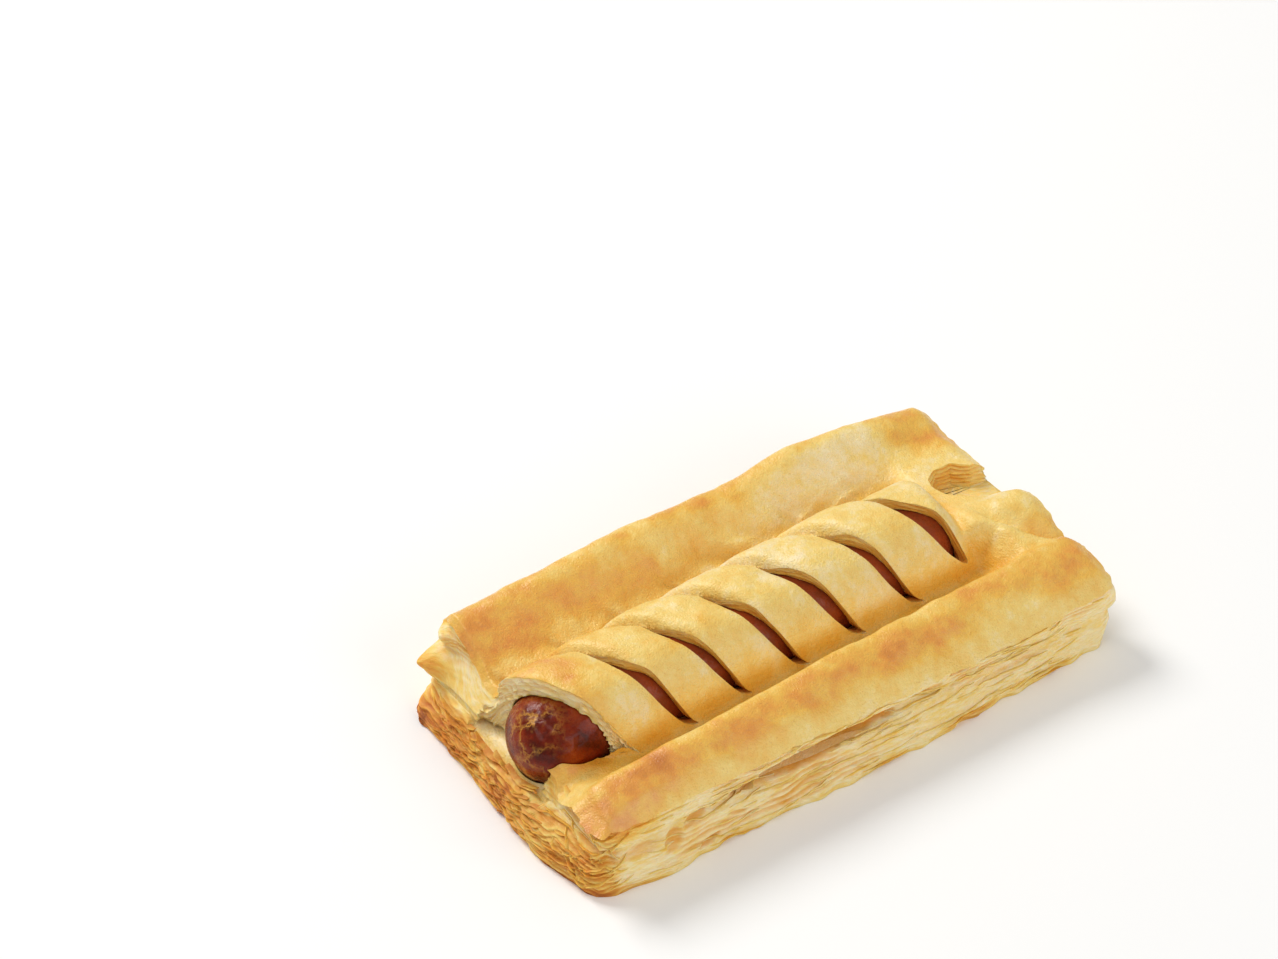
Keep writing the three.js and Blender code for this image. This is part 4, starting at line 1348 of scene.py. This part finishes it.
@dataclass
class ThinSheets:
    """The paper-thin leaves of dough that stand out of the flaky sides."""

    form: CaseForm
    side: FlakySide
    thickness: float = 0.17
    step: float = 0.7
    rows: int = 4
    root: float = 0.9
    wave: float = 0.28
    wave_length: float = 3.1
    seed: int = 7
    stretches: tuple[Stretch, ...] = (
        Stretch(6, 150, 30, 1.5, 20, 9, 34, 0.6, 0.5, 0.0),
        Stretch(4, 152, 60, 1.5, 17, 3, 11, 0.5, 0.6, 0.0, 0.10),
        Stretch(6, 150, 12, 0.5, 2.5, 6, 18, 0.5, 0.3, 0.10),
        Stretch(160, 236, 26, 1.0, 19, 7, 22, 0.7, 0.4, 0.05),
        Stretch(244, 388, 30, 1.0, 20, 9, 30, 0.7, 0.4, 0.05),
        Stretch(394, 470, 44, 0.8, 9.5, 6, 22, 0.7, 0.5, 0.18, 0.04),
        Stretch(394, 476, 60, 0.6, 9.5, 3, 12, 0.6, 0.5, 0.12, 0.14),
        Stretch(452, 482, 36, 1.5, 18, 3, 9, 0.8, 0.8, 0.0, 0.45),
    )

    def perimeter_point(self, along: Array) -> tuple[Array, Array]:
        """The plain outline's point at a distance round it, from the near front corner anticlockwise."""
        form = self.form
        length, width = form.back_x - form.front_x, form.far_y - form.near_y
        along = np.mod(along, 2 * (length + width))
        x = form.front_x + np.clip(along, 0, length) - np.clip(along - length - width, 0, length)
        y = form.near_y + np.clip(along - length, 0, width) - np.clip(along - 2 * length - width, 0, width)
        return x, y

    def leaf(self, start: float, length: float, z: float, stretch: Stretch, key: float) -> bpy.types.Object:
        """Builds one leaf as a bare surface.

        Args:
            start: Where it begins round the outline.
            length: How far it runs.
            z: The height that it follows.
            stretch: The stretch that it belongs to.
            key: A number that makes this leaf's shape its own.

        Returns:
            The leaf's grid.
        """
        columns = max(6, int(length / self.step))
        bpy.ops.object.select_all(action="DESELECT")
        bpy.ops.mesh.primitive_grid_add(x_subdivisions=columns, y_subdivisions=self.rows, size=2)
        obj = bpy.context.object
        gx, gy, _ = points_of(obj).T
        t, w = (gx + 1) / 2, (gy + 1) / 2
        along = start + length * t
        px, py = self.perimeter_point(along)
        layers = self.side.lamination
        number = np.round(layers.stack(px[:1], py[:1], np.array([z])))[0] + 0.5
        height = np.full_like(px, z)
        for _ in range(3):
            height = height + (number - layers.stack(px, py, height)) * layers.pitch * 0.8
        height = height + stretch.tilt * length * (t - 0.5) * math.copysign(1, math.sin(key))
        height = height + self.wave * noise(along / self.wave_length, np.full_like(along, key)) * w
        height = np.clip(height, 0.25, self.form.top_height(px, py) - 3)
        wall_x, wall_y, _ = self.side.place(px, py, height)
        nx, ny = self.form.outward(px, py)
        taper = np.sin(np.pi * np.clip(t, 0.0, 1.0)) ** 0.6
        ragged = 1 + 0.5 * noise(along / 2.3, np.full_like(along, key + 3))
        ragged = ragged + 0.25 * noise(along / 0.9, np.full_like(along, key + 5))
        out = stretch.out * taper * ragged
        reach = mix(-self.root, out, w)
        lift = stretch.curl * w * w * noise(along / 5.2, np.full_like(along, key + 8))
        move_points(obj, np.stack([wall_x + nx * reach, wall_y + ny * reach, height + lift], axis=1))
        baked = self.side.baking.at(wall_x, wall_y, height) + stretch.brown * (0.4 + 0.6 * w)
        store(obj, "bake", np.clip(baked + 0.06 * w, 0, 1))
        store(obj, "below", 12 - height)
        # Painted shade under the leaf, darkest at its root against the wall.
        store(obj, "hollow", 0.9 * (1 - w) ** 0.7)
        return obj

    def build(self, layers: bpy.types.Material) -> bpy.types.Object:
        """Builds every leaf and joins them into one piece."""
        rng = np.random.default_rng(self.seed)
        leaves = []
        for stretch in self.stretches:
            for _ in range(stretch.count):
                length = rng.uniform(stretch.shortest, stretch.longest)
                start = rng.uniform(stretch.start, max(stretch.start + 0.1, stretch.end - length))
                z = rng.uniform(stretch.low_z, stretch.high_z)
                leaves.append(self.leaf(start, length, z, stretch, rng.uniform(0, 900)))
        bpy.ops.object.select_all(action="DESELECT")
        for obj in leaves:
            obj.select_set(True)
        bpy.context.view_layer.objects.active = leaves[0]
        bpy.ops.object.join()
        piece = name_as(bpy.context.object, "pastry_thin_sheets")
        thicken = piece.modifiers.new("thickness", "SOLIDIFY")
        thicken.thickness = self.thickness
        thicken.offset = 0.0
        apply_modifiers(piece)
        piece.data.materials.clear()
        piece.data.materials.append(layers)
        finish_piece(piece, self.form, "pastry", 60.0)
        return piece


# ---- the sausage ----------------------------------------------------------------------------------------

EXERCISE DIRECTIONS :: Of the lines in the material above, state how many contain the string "this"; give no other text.

PROBLEM SOLUTION :: 2